▶ Dataset excerpts
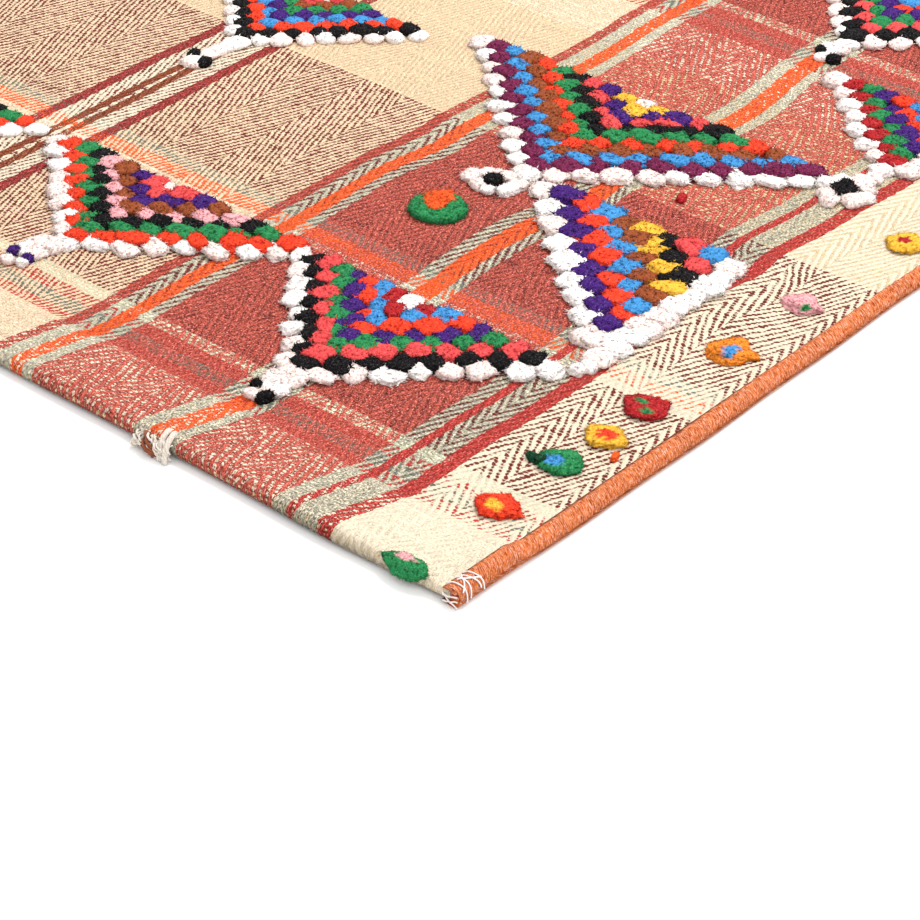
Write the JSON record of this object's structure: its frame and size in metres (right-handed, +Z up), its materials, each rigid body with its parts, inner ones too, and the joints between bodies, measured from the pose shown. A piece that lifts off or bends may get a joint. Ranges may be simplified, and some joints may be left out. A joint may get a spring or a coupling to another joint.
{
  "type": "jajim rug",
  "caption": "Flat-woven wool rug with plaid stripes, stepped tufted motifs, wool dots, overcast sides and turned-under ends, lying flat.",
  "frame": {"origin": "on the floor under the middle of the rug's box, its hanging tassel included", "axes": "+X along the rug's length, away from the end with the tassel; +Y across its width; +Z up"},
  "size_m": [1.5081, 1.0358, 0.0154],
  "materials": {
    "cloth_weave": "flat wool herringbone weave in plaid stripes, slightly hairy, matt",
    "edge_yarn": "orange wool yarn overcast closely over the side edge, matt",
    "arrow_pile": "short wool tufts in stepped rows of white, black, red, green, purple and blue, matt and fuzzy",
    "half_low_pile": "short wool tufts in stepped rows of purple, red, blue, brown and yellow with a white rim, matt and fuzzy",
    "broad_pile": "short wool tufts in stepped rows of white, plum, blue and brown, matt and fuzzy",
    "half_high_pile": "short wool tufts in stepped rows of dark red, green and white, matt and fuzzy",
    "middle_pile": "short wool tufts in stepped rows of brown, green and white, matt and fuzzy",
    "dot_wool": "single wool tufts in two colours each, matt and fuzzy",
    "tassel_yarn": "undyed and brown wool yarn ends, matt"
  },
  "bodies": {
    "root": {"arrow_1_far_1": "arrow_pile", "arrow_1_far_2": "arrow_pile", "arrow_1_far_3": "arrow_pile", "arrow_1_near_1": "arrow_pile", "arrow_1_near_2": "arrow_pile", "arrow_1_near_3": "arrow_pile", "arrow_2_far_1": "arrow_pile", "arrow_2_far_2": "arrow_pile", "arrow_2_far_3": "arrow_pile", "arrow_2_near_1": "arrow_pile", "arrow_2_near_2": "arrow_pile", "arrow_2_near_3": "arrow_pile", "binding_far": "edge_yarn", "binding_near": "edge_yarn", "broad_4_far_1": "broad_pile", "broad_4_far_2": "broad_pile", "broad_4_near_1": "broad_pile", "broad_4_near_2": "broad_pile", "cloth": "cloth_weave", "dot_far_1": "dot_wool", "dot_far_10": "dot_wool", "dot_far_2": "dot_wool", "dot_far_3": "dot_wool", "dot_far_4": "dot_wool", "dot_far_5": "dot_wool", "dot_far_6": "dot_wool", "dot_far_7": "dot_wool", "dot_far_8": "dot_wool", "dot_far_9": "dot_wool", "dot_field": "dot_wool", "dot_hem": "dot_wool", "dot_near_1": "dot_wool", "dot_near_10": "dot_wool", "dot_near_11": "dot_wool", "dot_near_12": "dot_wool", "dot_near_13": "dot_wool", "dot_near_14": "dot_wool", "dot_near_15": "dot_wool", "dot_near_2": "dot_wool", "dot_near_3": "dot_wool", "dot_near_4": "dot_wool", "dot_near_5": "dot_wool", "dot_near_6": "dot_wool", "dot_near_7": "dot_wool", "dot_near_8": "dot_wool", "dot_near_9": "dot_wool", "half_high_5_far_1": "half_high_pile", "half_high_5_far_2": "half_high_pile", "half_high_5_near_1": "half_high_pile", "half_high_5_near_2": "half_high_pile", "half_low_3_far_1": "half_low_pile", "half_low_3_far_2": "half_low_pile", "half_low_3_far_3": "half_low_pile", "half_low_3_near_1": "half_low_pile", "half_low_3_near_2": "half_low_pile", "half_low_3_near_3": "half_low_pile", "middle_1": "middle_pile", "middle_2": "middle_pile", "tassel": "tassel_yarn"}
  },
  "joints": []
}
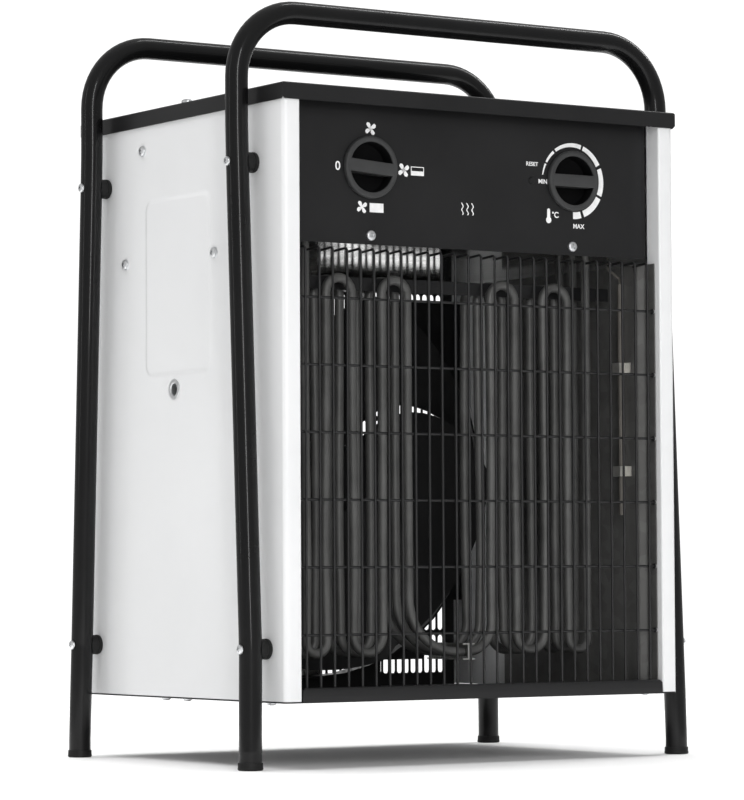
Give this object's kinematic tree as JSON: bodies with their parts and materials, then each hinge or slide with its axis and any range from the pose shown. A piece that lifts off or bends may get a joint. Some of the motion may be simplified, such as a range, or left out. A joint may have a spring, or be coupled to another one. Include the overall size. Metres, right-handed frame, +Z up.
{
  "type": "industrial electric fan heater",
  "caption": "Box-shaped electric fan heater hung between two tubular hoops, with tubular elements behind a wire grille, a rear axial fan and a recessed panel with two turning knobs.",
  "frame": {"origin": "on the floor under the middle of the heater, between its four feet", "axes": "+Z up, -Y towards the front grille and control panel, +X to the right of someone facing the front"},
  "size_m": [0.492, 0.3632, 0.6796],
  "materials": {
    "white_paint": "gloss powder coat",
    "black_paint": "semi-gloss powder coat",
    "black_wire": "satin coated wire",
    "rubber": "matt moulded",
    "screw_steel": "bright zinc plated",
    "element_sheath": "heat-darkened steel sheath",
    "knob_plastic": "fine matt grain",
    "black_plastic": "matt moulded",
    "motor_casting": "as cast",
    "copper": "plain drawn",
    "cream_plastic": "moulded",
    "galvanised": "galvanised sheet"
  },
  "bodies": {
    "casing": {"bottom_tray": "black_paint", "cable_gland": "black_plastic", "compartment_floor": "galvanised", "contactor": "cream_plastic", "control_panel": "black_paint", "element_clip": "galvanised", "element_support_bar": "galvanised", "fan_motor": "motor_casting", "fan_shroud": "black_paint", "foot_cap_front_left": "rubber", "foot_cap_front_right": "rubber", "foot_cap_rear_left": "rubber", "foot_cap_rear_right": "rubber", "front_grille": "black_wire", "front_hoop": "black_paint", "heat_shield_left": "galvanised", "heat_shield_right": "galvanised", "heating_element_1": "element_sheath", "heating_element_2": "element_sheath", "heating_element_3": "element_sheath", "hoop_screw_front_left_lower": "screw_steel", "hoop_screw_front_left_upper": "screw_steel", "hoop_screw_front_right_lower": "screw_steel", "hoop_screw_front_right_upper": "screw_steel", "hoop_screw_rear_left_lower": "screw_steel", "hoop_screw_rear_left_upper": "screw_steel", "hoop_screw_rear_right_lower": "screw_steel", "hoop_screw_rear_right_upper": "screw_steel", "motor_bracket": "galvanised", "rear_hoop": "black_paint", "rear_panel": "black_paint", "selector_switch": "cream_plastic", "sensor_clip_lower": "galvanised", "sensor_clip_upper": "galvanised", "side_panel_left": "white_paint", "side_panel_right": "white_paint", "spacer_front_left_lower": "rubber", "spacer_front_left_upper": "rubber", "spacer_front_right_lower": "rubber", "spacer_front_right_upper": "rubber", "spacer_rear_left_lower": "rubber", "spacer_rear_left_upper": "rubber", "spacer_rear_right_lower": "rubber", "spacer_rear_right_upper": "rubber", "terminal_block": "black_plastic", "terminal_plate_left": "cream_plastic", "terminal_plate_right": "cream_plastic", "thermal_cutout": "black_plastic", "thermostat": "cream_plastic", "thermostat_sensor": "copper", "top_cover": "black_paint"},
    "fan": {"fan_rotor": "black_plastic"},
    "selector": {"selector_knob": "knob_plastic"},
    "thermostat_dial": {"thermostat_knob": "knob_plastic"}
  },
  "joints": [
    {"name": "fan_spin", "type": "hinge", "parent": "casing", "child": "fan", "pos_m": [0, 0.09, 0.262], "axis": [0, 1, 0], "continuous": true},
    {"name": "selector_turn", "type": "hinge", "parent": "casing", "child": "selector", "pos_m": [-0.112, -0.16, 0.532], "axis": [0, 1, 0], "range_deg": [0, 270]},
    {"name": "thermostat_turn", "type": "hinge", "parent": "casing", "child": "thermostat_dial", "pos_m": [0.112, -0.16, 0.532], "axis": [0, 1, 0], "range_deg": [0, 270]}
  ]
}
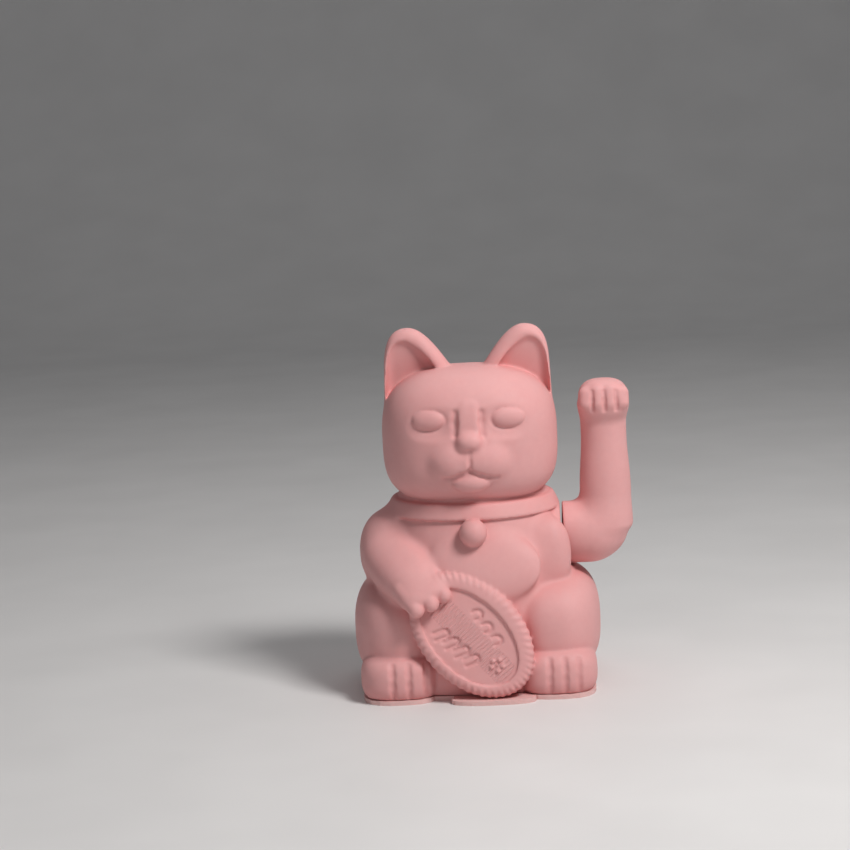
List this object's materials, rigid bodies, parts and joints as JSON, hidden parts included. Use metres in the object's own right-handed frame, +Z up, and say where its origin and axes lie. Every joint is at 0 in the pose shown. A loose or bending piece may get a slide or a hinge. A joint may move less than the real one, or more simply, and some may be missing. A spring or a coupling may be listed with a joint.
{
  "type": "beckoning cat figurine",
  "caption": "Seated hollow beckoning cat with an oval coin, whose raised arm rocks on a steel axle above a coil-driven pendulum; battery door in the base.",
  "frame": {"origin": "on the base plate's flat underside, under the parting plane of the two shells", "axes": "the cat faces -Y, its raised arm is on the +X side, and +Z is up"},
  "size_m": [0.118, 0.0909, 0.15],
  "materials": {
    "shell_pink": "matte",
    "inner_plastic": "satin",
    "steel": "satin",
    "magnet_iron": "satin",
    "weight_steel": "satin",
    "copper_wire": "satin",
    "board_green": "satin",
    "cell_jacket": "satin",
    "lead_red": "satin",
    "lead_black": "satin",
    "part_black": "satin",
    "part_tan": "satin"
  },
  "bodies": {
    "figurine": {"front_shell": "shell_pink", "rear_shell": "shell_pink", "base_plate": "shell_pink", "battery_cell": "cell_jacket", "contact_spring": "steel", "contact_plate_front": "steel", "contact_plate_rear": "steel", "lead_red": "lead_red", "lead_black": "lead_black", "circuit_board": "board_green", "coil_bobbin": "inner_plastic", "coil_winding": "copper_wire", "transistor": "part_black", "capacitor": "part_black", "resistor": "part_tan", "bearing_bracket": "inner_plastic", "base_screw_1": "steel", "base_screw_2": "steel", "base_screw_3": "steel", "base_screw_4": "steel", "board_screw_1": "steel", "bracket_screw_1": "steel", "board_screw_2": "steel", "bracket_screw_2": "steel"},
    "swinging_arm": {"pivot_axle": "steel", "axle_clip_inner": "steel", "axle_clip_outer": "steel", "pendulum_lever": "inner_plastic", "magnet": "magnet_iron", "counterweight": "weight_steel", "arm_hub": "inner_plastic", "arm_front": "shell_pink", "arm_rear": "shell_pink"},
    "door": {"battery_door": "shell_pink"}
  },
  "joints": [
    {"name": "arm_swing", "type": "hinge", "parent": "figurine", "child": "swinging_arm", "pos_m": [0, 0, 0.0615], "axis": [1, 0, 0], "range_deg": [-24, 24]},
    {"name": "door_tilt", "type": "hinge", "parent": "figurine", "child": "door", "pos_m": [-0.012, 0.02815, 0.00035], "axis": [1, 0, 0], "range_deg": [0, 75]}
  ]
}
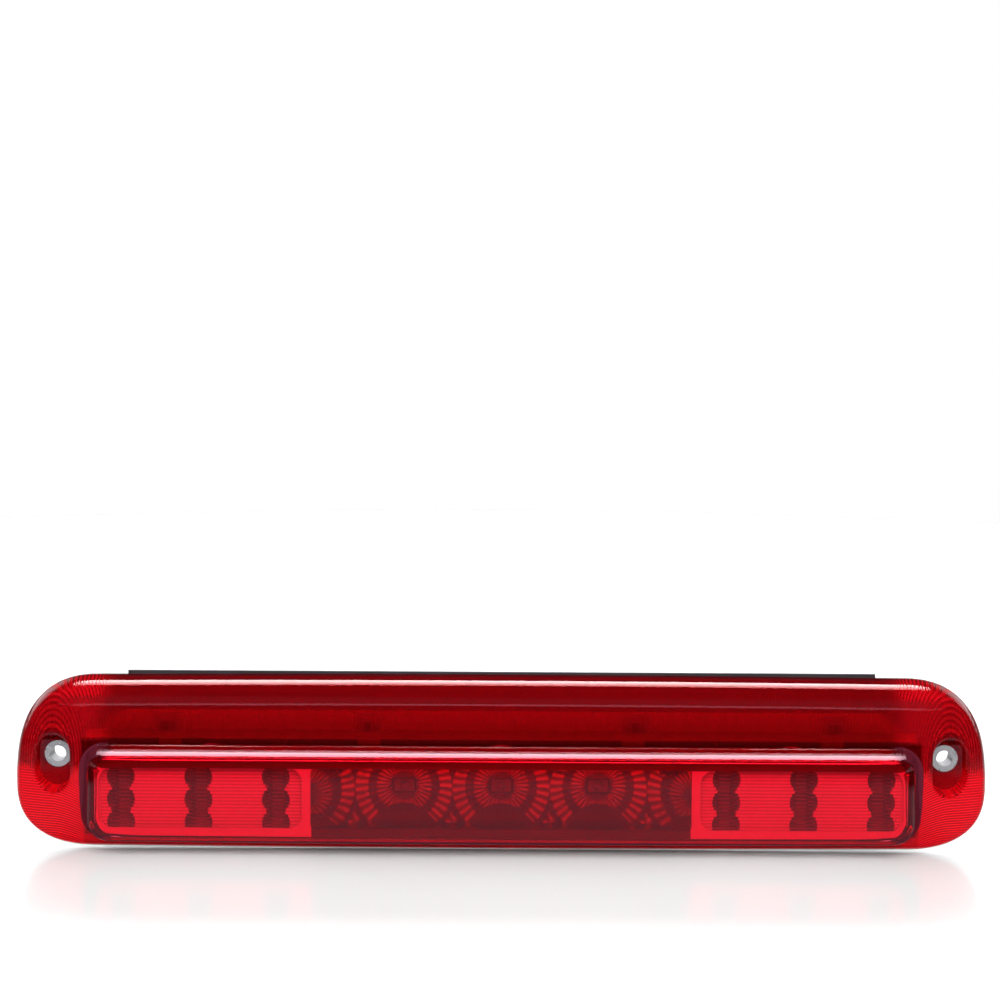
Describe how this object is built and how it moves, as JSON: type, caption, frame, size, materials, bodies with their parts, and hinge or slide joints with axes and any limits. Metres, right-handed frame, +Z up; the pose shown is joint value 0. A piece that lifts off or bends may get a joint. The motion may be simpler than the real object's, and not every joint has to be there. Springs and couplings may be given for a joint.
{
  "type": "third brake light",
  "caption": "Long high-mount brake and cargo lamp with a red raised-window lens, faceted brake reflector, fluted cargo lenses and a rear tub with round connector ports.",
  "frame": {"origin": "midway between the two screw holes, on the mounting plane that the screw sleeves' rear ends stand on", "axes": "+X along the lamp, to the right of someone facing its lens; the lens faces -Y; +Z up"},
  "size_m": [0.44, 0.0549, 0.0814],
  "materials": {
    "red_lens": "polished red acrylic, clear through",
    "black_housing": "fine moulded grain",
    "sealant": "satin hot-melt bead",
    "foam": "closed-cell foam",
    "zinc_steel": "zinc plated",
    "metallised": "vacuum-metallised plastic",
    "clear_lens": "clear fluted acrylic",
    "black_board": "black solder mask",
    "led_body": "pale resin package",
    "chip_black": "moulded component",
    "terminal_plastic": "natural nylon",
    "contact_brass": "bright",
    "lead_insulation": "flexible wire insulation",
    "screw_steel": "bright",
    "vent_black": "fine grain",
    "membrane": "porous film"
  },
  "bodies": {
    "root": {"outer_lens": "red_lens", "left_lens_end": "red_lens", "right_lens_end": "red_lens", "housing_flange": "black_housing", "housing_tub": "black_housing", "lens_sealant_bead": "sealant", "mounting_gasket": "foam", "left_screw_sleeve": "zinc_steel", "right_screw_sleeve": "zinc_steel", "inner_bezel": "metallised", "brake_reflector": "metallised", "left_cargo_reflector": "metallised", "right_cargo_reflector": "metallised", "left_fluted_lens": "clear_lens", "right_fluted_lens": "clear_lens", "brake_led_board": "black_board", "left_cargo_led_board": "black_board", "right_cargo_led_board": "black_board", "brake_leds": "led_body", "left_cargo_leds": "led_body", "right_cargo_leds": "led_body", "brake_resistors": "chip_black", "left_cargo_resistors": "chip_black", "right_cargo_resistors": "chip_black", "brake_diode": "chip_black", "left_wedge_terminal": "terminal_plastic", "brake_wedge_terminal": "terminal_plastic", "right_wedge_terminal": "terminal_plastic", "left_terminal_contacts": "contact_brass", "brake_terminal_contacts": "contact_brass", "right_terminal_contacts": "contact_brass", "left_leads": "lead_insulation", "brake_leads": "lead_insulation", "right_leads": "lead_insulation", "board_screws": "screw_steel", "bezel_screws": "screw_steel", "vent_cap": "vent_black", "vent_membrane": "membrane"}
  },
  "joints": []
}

▶ Given problem
Find the string "included" in the entries above and return each line that holds it.

▶ Task response
  "frame": {"origin": "on the floor under the middle of the rug's box, its hanging tassel included", "axes": "+X along the rug's length, away from the end with the tassel; +Y across its width; +Z up"},
List this object's materials, rigid bodies, parts and joints as JSON, hidden parts included. Use metres in the object's own right-handed frame, +Z up, and say where its origin and axes lie. Every joint is at 0 in the pose shown. A loose or bending piece may get a slide or a hinge. A joint may move less than the real one, or more simply, and some may be missing. A spring or a coupling may be listed with a joint.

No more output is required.